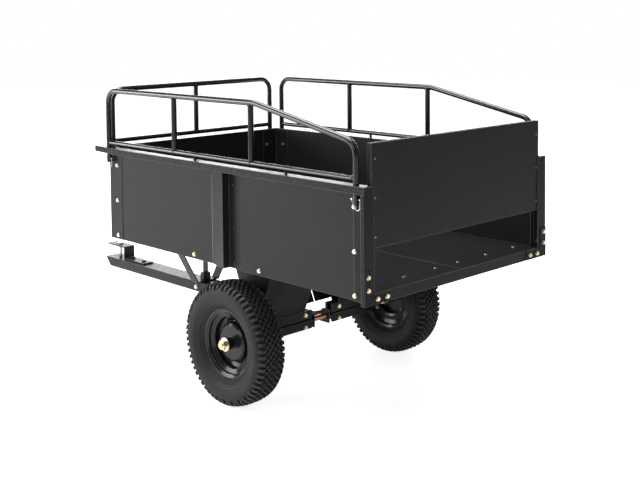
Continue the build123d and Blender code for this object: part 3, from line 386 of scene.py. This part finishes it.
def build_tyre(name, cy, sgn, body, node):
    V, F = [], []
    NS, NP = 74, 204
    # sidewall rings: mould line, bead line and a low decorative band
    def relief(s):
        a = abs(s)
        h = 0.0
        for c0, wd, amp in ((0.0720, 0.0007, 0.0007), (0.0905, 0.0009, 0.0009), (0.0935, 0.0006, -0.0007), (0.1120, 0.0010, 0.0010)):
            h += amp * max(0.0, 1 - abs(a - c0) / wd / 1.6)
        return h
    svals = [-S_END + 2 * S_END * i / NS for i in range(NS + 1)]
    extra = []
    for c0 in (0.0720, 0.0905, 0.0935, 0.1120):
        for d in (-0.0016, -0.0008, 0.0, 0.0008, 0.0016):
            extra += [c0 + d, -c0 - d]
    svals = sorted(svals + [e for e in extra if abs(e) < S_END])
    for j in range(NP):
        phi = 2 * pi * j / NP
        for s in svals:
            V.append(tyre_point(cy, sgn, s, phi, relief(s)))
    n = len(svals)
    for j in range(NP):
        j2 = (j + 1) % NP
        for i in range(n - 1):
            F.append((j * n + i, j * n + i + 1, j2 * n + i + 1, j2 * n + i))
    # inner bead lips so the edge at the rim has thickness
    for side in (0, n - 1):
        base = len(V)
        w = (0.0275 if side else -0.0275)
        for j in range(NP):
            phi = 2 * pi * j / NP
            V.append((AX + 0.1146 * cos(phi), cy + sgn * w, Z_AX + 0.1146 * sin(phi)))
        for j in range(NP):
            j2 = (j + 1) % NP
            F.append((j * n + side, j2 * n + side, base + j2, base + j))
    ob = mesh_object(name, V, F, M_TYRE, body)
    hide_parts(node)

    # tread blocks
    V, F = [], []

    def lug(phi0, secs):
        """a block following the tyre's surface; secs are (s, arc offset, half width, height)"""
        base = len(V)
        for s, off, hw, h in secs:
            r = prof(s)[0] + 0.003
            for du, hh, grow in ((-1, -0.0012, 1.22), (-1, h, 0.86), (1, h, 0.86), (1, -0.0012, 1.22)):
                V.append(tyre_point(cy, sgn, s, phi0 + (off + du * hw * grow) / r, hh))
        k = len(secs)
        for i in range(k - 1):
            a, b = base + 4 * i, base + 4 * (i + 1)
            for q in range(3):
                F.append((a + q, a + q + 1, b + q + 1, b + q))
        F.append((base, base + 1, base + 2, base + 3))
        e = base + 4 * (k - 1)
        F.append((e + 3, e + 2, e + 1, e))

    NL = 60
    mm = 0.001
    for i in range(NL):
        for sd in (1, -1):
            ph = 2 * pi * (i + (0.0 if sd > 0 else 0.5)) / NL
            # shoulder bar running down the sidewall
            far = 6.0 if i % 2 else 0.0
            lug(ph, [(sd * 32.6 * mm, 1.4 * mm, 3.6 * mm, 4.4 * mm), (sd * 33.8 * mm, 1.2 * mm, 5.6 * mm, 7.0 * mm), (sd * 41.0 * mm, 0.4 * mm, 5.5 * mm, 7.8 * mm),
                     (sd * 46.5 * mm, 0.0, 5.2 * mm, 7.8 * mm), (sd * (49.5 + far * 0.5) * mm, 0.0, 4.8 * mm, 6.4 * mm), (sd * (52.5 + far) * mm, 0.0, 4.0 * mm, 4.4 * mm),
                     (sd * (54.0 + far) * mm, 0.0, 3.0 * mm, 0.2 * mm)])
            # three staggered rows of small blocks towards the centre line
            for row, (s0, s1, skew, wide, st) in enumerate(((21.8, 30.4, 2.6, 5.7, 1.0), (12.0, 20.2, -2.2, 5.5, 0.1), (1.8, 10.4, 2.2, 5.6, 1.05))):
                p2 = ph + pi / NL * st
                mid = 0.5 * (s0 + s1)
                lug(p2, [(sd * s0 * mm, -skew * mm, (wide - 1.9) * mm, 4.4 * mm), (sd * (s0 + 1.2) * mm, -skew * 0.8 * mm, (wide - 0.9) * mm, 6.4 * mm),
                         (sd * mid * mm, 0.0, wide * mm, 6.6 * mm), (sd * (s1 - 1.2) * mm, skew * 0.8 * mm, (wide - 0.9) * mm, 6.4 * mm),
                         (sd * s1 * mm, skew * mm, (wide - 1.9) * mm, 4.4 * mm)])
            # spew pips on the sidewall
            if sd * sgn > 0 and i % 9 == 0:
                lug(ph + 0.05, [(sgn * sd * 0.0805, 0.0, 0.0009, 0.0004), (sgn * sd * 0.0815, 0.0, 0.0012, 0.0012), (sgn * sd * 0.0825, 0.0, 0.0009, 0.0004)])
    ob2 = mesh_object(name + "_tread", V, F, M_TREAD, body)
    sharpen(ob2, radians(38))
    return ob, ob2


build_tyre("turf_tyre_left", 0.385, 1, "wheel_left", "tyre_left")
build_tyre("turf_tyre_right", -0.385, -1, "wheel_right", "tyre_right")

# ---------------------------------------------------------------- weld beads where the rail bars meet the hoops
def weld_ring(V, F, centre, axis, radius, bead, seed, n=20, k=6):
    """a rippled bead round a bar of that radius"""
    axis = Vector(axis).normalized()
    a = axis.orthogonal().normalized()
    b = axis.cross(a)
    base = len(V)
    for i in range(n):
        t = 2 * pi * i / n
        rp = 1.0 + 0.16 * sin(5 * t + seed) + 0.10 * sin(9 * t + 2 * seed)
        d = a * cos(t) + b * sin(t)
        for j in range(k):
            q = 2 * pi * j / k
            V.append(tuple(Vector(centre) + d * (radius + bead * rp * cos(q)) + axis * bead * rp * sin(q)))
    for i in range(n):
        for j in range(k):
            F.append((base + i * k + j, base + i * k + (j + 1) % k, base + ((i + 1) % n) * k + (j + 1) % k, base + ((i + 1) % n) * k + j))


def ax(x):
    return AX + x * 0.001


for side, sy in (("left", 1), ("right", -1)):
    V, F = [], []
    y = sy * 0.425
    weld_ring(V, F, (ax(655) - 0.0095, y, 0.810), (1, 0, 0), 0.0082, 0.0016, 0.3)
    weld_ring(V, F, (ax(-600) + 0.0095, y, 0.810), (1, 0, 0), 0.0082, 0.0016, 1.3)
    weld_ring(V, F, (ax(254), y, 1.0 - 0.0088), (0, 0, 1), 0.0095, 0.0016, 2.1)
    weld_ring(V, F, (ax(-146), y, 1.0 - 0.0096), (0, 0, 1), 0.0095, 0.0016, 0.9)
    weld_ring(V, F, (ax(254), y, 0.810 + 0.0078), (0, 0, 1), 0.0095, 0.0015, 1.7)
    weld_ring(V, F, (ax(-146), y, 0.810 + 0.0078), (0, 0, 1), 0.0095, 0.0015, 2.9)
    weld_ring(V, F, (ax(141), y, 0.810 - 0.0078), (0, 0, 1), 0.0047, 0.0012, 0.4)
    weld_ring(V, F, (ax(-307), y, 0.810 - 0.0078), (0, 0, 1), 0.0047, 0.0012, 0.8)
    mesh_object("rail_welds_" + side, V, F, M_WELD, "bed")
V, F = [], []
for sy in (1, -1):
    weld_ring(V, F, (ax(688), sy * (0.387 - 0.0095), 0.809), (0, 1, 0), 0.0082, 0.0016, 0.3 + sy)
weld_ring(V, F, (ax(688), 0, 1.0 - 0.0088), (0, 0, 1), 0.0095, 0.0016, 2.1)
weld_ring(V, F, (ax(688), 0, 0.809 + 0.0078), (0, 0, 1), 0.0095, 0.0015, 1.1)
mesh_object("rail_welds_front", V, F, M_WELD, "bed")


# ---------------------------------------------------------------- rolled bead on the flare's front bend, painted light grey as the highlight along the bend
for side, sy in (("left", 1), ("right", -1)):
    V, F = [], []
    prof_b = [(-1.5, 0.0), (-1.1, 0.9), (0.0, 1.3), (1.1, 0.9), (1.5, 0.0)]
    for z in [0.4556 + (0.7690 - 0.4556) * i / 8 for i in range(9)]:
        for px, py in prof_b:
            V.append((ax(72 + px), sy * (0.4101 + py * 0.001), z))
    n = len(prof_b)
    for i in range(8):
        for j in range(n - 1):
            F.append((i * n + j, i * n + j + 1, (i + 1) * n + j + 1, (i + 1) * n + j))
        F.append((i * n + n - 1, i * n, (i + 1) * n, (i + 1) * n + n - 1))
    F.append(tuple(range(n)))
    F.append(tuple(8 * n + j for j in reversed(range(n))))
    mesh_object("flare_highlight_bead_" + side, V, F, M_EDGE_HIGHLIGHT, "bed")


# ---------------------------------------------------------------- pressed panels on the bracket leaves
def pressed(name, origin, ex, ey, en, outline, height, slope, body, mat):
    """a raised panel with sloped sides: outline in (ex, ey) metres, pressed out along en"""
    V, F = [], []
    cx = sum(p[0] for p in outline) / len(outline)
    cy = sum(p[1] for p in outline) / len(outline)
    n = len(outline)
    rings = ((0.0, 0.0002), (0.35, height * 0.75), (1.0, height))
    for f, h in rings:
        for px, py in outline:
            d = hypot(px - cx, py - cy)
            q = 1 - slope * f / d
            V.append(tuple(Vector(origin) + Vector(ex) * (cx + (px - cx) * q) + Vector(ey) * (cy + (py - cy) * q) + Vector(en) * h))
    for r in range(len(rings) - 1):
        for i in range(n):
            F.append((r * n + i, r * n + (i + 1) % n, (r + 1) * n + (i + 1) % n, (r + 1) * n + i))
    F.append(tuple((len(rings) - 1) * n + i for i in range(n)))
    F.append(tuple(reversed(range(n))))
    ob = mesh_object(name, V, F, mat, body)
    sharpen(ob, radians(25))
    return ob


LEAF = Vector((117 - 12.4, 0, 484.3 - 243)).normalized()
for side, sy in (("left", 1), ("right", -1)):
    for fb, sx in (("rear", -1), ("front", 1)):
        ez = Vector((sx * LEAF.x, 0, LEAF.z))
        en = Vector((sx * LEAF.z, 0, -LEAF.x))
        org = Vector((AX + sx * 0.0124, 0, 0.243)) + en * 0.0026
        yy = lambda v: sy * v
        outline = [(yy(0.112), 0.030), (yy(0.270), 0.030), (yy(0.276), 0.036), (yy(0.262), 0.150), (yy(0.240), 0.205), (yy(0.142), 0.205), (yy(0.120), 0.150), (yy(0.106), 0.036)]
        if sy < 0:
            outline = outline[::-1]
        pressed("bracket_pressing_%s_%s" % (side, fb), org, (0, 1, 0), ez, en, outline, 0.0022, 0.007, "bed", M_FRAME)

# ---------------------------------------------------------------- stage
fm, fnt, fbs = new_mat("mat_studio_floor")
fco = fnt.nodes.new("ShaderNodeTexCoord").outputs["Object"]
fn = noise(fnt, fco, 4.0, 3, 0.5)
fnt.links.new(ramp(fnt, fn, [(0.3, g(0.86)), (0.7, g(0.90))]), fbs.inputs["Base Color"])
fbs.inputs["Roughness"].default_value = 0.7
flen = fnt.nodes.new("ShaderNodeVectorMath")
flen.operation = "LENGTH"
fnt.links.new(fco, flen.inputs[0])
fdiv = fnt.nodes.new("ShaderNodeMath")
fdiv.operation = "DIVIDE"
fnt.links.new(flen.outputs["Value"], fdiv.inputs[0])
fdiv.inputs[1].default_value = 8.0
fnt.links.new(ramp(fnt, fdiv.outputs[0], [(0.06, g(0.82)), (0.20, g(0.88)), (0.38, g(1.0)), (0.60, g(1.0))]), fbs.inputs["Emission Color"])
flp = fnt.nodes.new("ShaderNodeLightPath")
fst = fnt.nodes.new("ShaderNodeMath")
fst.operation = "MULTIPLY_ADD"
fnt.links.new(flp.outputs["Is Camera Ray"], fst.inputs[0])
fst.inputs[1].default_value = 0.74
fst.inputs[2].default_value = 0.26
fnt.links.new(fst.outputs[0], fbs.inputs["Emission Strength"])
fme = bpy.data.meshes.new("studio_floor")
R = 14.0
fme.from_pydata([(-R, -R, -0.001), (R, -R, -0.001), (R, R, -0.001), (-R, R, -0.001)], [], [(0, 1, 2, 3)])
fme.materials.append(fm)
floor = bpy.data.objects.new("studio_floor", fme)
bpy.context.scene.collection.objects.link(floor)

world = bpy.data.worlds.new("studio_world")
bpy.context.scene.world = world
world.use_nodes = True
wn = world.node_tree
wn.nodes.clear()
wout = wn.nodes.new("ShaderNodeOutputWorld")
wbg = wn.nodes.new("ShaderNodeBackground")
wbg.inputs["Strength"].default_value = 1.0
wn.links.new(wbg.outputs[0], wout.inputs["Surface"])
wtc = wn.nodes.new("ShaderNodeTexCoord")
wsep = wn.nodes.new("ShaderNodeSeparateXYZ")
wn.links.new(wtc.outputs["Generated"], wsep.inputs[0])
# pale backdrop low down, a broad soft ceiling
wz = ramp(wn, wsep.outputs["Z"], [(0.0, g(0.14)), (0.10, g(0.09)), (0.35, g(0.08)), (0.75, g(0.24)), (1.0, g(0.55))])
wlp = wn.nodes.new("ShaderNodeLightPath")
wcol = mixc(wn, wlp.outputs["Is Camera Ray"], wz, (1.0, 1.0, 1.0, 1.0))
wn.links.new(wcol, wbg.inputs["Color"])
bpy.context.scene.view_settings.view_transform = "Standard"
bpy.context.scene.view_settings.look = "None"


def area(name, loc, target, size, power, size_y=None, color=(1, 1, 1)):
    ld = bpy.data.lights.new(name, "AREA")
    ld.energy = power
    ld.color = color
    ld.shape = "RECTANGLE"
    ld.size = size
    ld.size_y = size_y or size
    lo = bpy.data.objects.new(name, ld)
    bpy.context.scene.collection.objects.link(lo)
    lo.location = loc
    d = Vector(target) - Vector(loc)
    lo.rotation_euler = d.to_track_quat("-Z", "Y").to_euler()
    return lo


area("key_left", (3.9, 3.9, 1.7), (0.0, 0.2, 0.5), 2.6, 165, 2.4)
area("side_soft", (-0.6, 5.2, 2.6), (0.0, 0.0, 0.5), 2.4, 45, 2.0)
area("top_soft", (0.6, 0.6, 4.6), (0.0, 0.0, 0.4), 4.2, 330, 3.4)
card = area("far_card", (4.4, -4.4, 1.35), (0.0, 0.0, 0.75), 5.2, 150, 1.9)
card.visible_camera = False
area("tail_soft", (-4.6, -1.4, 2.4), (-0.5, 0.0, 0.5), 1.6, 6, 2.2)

#####

YOUR INSTRUCTIONS:
List all lines in the material containing the string "scene".

FULL ANSWER:
Continue the build123d and Blender code for this object: part 3, from line 386 of scene.py. This part finishes it.
bpy.context.scene.collection.objects.link(floor)
bpy.context.scene.world = world
bpy.context.scene.view_settings.view_transform = "Standard"
bpy.context.scene.view_settings.look = "None"
    bpy.context.scene.collection.objects.link(lo)